- _Challenge_
The data below needs to be returned exactly, line for line.

- _Data block_
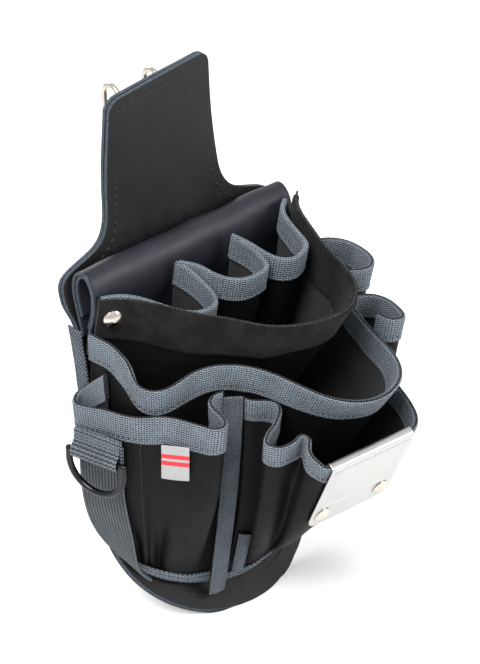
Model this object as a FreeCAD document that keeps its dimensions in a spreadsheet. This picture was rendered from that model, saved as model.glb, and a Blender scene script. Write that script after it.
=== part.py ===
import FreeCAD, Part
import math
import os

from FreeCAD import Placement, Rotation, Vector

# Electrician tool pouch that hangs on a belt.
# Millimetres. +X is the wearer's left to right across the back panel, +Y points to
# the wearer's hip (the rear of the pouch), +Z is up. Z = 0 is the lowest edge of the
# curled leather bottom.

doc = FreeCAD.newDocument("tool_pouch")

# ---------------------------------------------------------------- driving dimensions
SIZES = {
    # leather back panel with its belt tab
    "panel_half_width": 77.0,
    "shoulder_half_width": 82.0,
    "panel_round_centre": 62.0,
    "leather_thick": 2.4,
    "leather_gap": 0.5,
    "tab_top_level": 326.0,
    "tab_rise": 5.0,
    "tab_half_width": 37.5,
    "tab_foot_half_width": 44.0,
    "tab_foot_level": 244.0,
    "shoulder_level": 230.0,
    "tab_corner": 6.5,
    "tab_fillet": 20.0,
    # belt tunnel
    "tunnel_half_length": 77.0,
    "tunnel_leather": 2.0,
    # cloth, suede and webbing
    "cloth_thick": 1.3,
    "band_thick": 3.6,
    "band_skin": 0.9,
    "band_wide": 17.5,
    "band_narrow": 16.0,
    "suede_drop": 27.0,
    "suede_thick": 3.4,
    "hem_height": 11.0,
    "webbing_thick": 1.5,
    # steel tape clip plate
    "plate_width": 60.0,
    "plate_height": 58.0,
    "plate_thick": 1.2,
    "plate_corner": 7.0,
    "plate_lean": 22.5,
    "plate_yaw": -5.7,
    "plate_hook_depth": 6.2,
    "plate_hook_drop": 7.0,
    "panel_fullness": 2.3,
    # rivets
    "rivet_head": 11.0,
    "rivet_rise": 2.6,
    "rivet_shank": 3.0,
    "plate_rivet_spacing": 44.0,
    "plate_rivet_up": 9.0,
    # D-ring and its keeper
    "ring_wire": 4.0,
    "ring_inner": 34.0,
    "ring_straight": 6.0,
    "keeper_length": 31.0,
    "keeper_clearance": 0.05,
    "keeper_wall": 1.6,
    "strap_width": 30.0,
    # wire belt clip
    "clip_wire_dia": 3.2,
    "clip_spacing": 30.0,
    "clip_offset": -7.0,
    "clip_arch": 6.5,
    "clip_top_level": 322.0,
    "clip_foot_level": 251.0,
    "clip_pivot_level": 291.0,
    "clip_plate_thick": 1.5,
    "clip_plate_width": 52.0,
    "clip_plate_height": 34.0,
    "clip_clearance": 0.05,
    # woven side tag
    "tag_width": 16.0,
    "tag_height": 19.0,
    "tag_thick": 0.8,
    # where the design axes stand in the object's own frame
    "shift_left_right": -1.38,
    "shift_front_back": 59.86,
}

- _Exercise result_
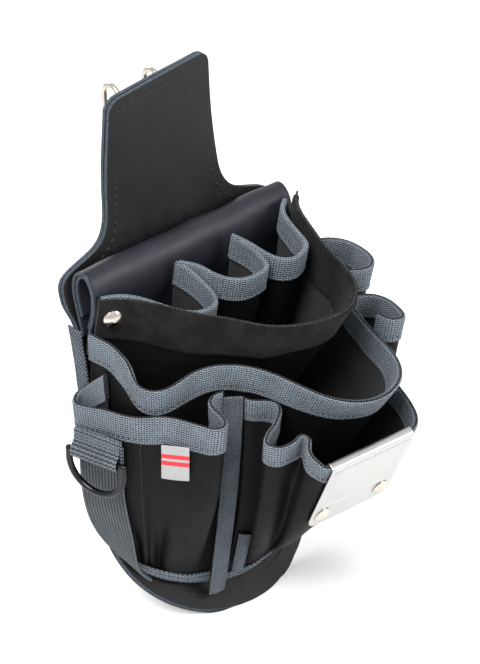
Model this object as a FreeCAD document that keeps its dimensions in a spreadsheet. This picture was rendered from that model, saved as model.glb, and a Blender scene script. Write that script after it.
=== part.py ===
import FreeCAD, Part
import math
import os

from FreeCAD import Placement, Rotation, Vector

# Electrician tool pouch that hangs on a belt.
# Millimetres. +X is the wearer's left to right across the back panel, +Y points to
# the wearer's hip (the rear of the pouch), +Z is up. Z = 0 is the lowest edge of the
# curled leather bottom.

doc = FreeCAD.newDocument("tool_pouch")

# ---------------------------------------------------------------- driving dimensions
SIZES = {
    # leather back panel with its belt tab
    "panel_half_width": 77.0,
    "shoulder_half_width": 82.0,
    "panel_round_centre": 62.0,
    "leather_thick": 2.4,
    "leather_gap": 0.5,
    "tab_top_level": 326.0,
    "tab_rise": 5.0,
    "tab_half_width": 37.5,
    "tab_foot_half_width": 44.0,
    "tab_foot_level": 244.0,
    "shoulder_level": 230.0,
    "tab_corner": 6.5,
    "tab_fillet": 20.0,
    # belt tunnel
    "tunnel_half_length": 77.0,
    "tunnel_leather": 2.0,
    # cloth, suede and webbing
    "cloth_thick": 1.3,
    "band_thick": 3.6,
    "band_skin": 0.9,
    "band_wide": 17.5,
    "band_narrow": 16.0,
    "suede_drop": 27.0,
    "suede_thick": 3.4,
    "hem_height": 11.0,
    "webbing_thick": 1.5,
    # steel tape clip plate
    "plate_width": 60.0,
    "plate_height": 58.0,
    "plate_thick": 1.2,
    "plate_corner": 7.0,
    "plate_lean": 22.5,
    "plate_yaw": -5.7,
    "plate_hook_depth": 6.2,
    "plate_hook_drop": 7.0,
    "panel_fullness": 2.3,
    # rivets
    "rivet_head": 11.0,
    "rivet_rise": 2.6,
    "rivet_shank": 3.0,
    "plate_rivet_spacing": 44.0,
    "plate_rivet_up": 9.0,
    # D-ring and its keeper
    "ring_wire": 4.0,
    "ring_inner": 34.0,
    "ring_straight": 6.0,
    "keeper_length": 31.0,
    "keeper_clearance": 0.05,
    "keeper_wall": 1.6,
    "strap_width": 30.0,
    # wire belt clip
    "clip_wire_dia": 3.2,
    "clip_spacing": 30.0,
    "clip_offset": -7.0,
    "clip_arch": 6.5,
    "clip_top_level": 322.0,
    "clip_foot_level": 251.0,
    "clip_pivot_level": 291.0,
    "clip_plate_thick": 1.5,
    "clip_plate_width": 52.0,
    "clip_plate_height": 34.0,
    "clip_clearance": 0.05,
    # woven side tag
    "tag_width": 16.0,
    "tag_height": 19.0,
    "tag_thick": 0.8,
    # where the design axes stand in the object's own frame
    "shift_left_right": -1.38,
    "shift_front_back": 59.86,
}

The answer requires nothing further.